(Task to complete) Without altering anything, output the material below.

◇ ◇ ◇ ◇ ◇

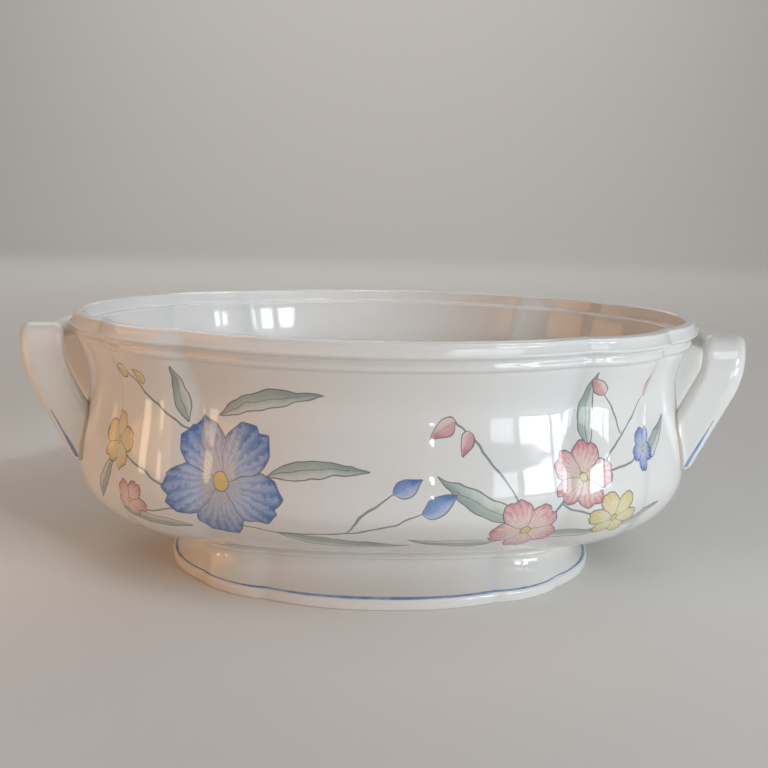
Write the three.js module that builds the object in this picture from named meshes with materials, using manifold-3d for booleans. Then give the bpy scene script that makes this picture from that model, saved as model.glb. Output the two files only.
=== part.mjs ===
// Oval soup tureen without its lid: a fluted bowl on a flared foot, with a strap handle at each end.
// Millimetres, +Z up. The origin is under the middle of the bowl, in the plane that the foot stands
// on. The long way of the oval runs along X, and the handles stand at its two ends.

import * as THREE from 'three';
import { mergeVertices } from 'three/addons/utils/BufferGeometryUtils.js';
import Module from 'manifold-3d';

const wasm = await Module();
wasm.setup();

// Bowl: the oval at the lip, the wider oval at the belly and the small flat oval under the floor
const rimLength = 284;
const rimWidth = 214.5;
const rimHeight = 116.5;
const bellyLength = 284.6;
const bellyWidth = 213;
const bellyHeight = 48;
const flatLength = 180;
const flatWidth = 83;
const flatHeight = 16;
const flatRise = 0.6;
const neckInset = 5.3;
const neckDrop = 28.5;
const wall = 4.6;
const floorThickness = 5;

// How full the curve under the belly is, at the ends and at the sides of the oval (2 is an ellipse)
const endFullness = 2.19;
const sideFullness = 1.57;

// How square the oval is in plan (2 is an ellipse): at the belly and the rim, at the edge of the
// foot, and where the bowl and the foot meet
const bellySquareness = 2;
const footSquareness = 2.17;
const collarSquareness = 3.2;

// Rim: a bulging band, a cove and a small roll outside, and the seat for a lid inside
const flangeReach = 2.8;
const mouldingHeight = 12;
const lipThickness = 3.6;
const lipRound = 1.4;
const lidSeatDrop = 6;
const lidSeatWidth = 4;
const lidSeatRound = 1;

// Outside of the rim from the roll up to the lip: reach past the lip's oval as shares of
// flangeReach, and drop below the lip as shares of mouldingHeight
const mouldingShares = [
  [-0.46, 1.0],
  [0.0, 0.92],
  [0.13, 0.81],
  [0.0, 0.7],
  [0.05, 0.62],
  [0.18, 0.583],
  [0.5, 0.54],
  [0.86, 0.492],
  [0.95, 0.442],
  [0.93, 0.408],
  [0.79, 0.367],
  [0.39, 0.19],
  [0.32, 0.067],
  [0.11, 0.03],
  [-0.5, 0.0],
];

// Upright ends of the S-curves of the wall and of the throat inside, as shares of their rise
const wallUpright = { start: 0.35, end: 0.35 };
const flareUpright = { start: 0.45, end: 0.15 };
const throatUpright = { start: 0.2, end: 0.4 };

// A rounded edge, as shares of its radius: out of the one face, and out of the other
const roundShares = [[1, 0], [0.3, 0.3], [0, 1]];

// Flutes: eight soft valleys, at the same places on the rim, the wall, the inside and the foot.
// The bearings are those of an ellipse, from the end of the oval, and drift from the foot to the rim.
const rimEndCrease = THREE.MathUtils.degToRad(32.3);
const rimSideCrease = THREE.MathUtils.degToRad(55.4);
const footEndCrease = THREE.MathUtils.degToRad(39);
const footSideCrease = THREE.MathUtils.degToRad(60.8);
const creaseSoftness = THREE.MathUtils.degToRad(1.7);
const rimFlute = 4.2;
const bellyFlute = 3.6;
const footFlute = 2;
const endCreaseShare = 0.8;
const lobeFullness = 2.5;

// Foot: a flared ring with a bead at its edge, up to the collar under the bowl
const footLength = 199.4;
const footWidth = 158;
const footHeight = 17.4;
const collarLength = 181;
const collarWidth = 124;
const footBead = 4.8;
const footBeadRound = 0.8;
const footWall = 5.5;
const footGround = 4;
const collarLedge = 1.6;
const footHollow = 1.2;

// Handles: a strap bent into a hoop, which leans outwards and turns upright at its top. It is widest
// there, narrows towards the bowl and ends bluntly at its two roots. The middle line of the strap
// aims at a point inside the wall, below the roots.
const handleProjection = 17.7;
const handleDrop = 6.3;
const handleSpan = 66;
const handleCorner = 15;
const handleBow = 7;
const handleUpright = 9.5;
const handleLeanRadius = 31;
const handleAimHeight = 42.6;
const handleRootHeight = 49.6;
const strapTopWidth = 19.6;
const strapWidth = 17.5;
const strapThickness = 10;
const strapRound = 3.6;

// Gap that stands for the joint between two luted pieces
const jointGap = 0.3;
// Overrun of a cutting body past what it cuts
const cutOverrun = 6;
// Points closer together than this are one
const weldReach = 0.003;

// Fineness of the surfaces
const lobeSteps = 5;
const cornerLobeSteps = 4;
const bellySteps = 8;
const wallSteps = 5;
const flareSteps = 4;
const mouldingSteps = 14;
const seatSteps = 3;
const footFlareSteps = 4;
const handleStep = handleCorner / 3;
const handleCornerSteps = 4;
const strapRoundSteps = 3;

const quarterTurn = Math.PI / 2;
const lerp = THREE.MathUtils.lerp;

const glaze = new THREE.MeshStandardMaterial({ color: 0xece6dc, roughness: 0.12, metalness: 0 });
const footGlaze = new THREE.MeshStandardMaterial({ color: 0xe9e5de, roughness: 0.14, metalness: 0 });
const handleGlaze = new THREE.MeshStandardMaterial({ color: 0xebe4d8, roughness: 0.13, metalness: 0 });

// Bearings of the two creases in a quarter of the oval, at a height above the plane it stands on
function creasesAt(height) {
  const share = height / rimHeight;
  return {
    end: lerp(footEndCrease, rimEndCrease, share),
    side: lerp(footSideCrease, rimSideCrease, share),
  };
}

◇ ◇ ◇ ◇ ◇

(Task answer)
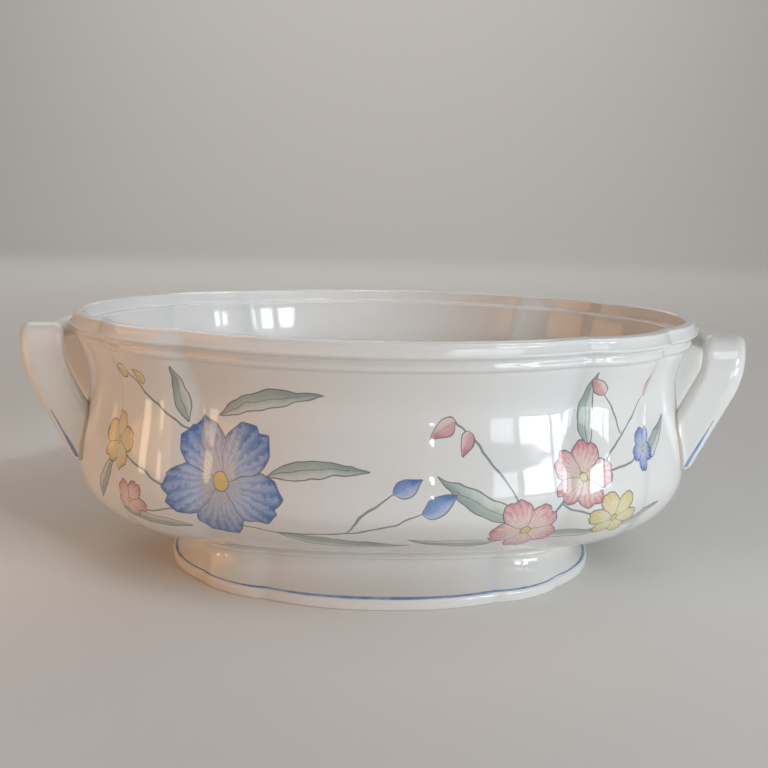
Write the three.js module that builds the object in this picture from named meshes with materials, using manifold-3d for booleans. Then give the bpy scene script that makes this picture from that model, saved as model.glb. Output the two files only.
=== part.mjs ===
// Oval soup tureen without its lid: a fluted bowl on a flared foot, with a strap handle at each end.
// Millimetres, +Z up. The origin is under the middle of the bowl, in the plane that the foot stands
// on. The long way of the oval runs along X, and the handles stand at its two ends.

import * as THREE from 'three';
import { mergeVertices } from 'three/addons/utils/BufferGeometryUtils.js';
import Module from 'manifold-3d';

const wasm = await Module();
wasm.setup();

// Bowl: the oval at the lip, the wider oval at the belly and the small flat oval under the floor
const rimLength = 284;
const rimWidth = 214.5;
const rimHeight = 116.5;
const bellyLength = 284.6;
const bellyWidth = 213;
const bellyHeight = 48;
const flatLength = 180;
const flatWidth = 83;
const flatHeight = 16;
const flatRise = 0.6;
const neckInset = 5.3;
const neckDrop = 28.5;
const wall = 4.6;
const floorThickness = 5;

// How full the curve under the belly is, at the ends and at the sides of the oval (2 is an ellipse)
const endFullness = 2.19;
const sideFullness = 1.57;

// How square the oval is in plan (2 is an ellipse): at the belly and the rim, at the edge of the
// foot, and where the bowl and the foot meet
const bellySquareness = 2;
const footSquareness = 2.17;
const collarSquareness = 3.2;

// Rim: a bulging band, a cove and a small roll outside, and the seat for a lid inside
const flangeReach = 2.8;
const mouldingHeight = 12;
const lipThickness = 3.6;
const lipRound = 1.4;
const lidSeatDrop = 6;
const lidSeatWidth = 4;
const lidSeatRound = 1;

// Outside of the rim from the roll up to the lip: reach past the lip's oval as shares of
// flangeReach, and drop below the lip as shares of mouldingHeight
const mouldingShares = [
  [-0.46, 1.0],
  [0.0, 0.92],
  [0.13, 0.81],
  [0.0, 0.7],
  [0.05, 0.62],
  [0.18, 0.583],
  [0.5, 0.54],
  [0.86, 0.492],
  [0.95, 0.442],
  [0.93, 0.408],
  [0.79, 0.367],
  [0.39, 0.19],
  [0.32, 0.067],
  [0.11, 0.03],
  [-0.5, 0.0],
];

// Upright ends of the S-curves of the wall and of the throat inside, as shares of their rise
const wallUpright = { start: 0.35, end: 0.35 };
const flareUpright = { start: 0.45, end: 0.15 };
const throatUpright = { start: 0.2, end: 0.4 };

// A rounded edge, as shares of its radius: out of the one face, and out of the other
const roundShares = [[1, 0], [0.3, 0.3], [0, 1]];

// Flutes: eight soft valleys, at the same places on the rim, the wall, the inside and the foot.
// The bearings are those of an ellipse, from the end of the oval, and drift from the foot to the rim.
const rimEndCrease = THREE.MathUtils.degToRad(32.3);
const rimSideCrease = THREE.MathUtils.degToRad(55.4);
const footEndCrease = THREE.MathUtils.degToRad(39);
const footSideCrease = THREE.MathUtils.degToRad(60.8);
const creaseSoftness = THREE.MathUtils.degToRad(1.7);
const rimFlute = 4.2;
const bellyFlute = 3.6;
const footFlute = 2;
const endCreaseShare = 0.8;
const lobeFullness = 2.5;

// Foot: a flared ring with a bead at its edge, up to the collar under the bowl
const footLength = 199.4;
const footWidth = 158;
const footHeight = 17.4;
const collarLength = 181;
const collarWidth = 124;
const footBead = 4.8;
const footBeadRound = 0.8;
const footWall = 5.5;
const footGround = 4;
const collarLedge = 1.6;
const footHollow = 1.2;

// Handles: a strap bent into a hoop, which leans outwards and turns upright at its top. It is widest
// there, narrows towards the bowl and ends bluntly at its two roots. The middle line of the strap
// aims at a point inside the wall, below the roots.
const handleProjection = 17.7;
const handleDrop = 6.3;
const handleSpan = 66;
const handleCorner = 15;
const handleBow = 7;
const handleUpright = 9.5;
const handleLeanRadius = 31;
const handleAimHeight = 42.6;
const handleRootHeight = 49.6;
const strapTopWidth = 19.6;
const strapWidth = 17.5;
const strapThickness = 10;
const strapRound = 3.6;

// Gap that stands for the joint between two luted pieces
const jointGap = 0.3;
// Overrun of a cutting body past what it cuts
const cutOverrun = 6;
// Points closer together than this are one
const weldReach = 0.003;

// Fineness of the surfaces
const lobeSteps = 5;
const cornerLobeSteps = 4;
const bellySteps = 8;
const wallSteps = 5;
const flareSteps = 4;
const mouldingSteps = 14;
const seatSteps = 3;
const footFlareSteps = 4;
const handleStep = handleCorner / 3;
const handleCornerSteps = 4;
const strapRoundSteps = 3;

const quarterTurn = Math.PI / 2;
const lerp = THREE.MathUtils.lerp;

const glaze = new THREE.MeshStandardMaterial({ color: 0xece6dc, roughness: 0.12, metalness: 0 });
const footGlaze = new THREE.MeshStandardMaterial({ color: 0xe9e5de, roughness: 0.14, metalness: 0 });
const handleGlaze = new THREE.MeshStandardMaterial({ color: 0xebe4d8, roughness: 0.13, metalness: 0 });

// Bearings of the two creases in a quarter of the oval, at a height above the plane it stands on
function creasesAt(height) {
  const share = height / rimHeight;
  return {
    end: lerp(footEndCrease, rimEndCrease, share),
    side: lerp(footSideCrease, rimSideCrease, share),
  };
}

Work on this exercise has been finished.